- Title: Heavy gunfire in Ivory Coast as army tries to end mutiny
- Date: 15th May 2017
- Summary: ABIDJAN, IVORY COAST (MAY 15, 2017) (REUTERS) VARIOUS OF MUTINEERS NEAR BARRICADE CLOSE TO AKOUEDO MILITARY CAMP IN ABIDJAN (AUDIO OF GUNFIRE) VARIOUS OF PEOPLE RUNNING IN STREET TAXI DRIVER WARNING OTHER DRIVERS NOT TO DRIVE FURTHER AND TURN BACK PEOPLE RUNNING IN STREET VARIOUS OF PEOPLE WALKING IN STREET (SOUNDBITE) (French) AKOUEDO RESIDENT, FOFANA ADAMA, SAYING: "I was told that they (military) are having demands again. All I can say is that they can negotiate, but without weapons. We are fed up, they need to see how we, the people, can live in peace that is all we want." VARIOUS OF CLOSED SHOPS VARIOUS OF PEOPLE WALKING IN STREET IN FRONT OF CLOSED SHOP CLOSE OF SHOP WITH LOCK ON DOOR PEOPLE IN STREET
- Embargoed: 29th May 2017 13:07
- Keywords: port closed businesses banks cocoa producer army mutiny gunfire Ivory Coast
- Location: ABIDJAN, IVORY COAST
- City: ABIDJAN, IVORY COAST
- Country: Ivory Coast
- Topics: Conflicts/War/Peace
- Reuters ID: LVA0016GY9BGN
- Aspect Ratio: 16:9
- Story Text: Heavy gunfire erupted on Monday (May 15) in Ivory Coast's two largest cities of Abidjan and Bouake as the military said it pressed an operation to quash a four-day nationwide army mutiny over bonus payments, witnesses said.

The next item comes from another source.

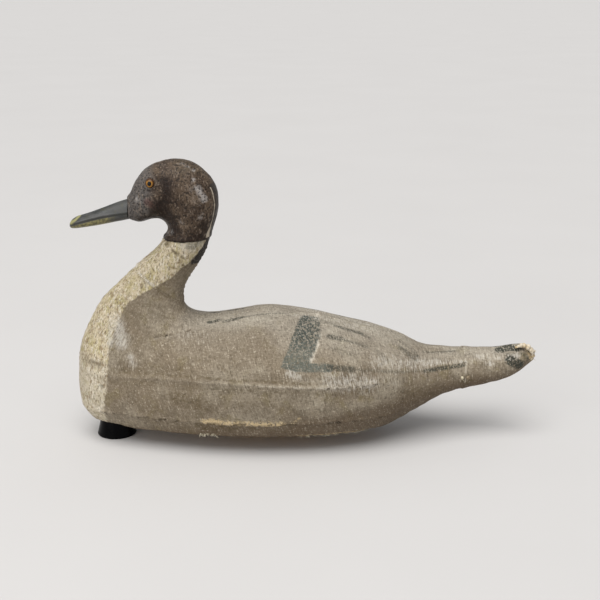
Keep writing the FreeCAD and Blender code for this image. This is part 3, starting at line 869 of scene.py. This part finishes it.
class Paint:
    """A procedural material. Colours are linear; sizes are in metres."""

    def __init__(self, name):
        self.material = bpy.data.materials.new(name)
        self.material.use_nodes = True
        self.tree = self.material.node_tree
        self.surface = self.tree.nodes["Principled BSDF"]
        self.place = self.node("ShaderNodeTexCoord").outputs["Object"]

    def node(self, kind, inputs=None, **settings):
        made = self.tree.nodes.new(kind)
        for key, value in settings.items():
            setattr(made, key, value)
        for key, value in (inputs or {}).items():
            self.put(made.inputs[key], value)
        return made

    def put(self, socket, value):
        if isinstance(value, bpy.types.NodeSocket):
            self.tree.links.new(value, socket)
        elif isinstance(value, tuple) and len(value) == 3 and socket.type == "RGBA":
            socket.default_value = (*value, 1)
        else:
            socket.default_value = value

    def attribute(self, name, output="Fac"):
        return self.node("ShaderNodeAttribute", attribute_name=name).outputs[output]

    def stretched(self, scale, place=None):
        """The place, or another vector, drawn out for a noise."""
        inputs = {"Vector": place or self.place, "Scale": scale}
        return self.node("ShaderNodeMapping", inputs).outputs["Vector"]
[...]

Residents also reported gunfire in the port city and major cocoa hub of San Pedro.
More than 200 commercial trucks were stranded on the roadside after mutinous soldiers sealed off the southern entrance to Bouake, the epicentre of the revolt, on Monday, Reuters witnesses said.
London cocoa futures climbed to a five-week high on Monday due to the unrest in Ivory Coast, the world's top producer as businesses in the sector closed.
Most of a large column of troops spotted on Sunday (May 14) evening appeared to have withdrawn - suggesting any government operation was not yet fully under way.
In signs of the economic impact of the crisis, the banking association, the APBEF, ordered all banks to remain closed on Monday and many businesses at the port in Abidjan from which cocoa is exported were also closed.
The soldiers staged the revolt over delayed bonus payments promised by the government after a mutiny in January but not fully paid after a collapse in the price of cocoa, Ivory Coast's main export, caused a revenue crunch.
Ivory Coast has been touted as a post-war success story because it emerged from a 2002-2011 political crisis as one of the world's fastest growing economies under President Alassane Ouattara.
But it remains divided and a wave of mutinies that began earlier this year has exposed the lack of unity in a military assembled from former rebel and loyalist combatants.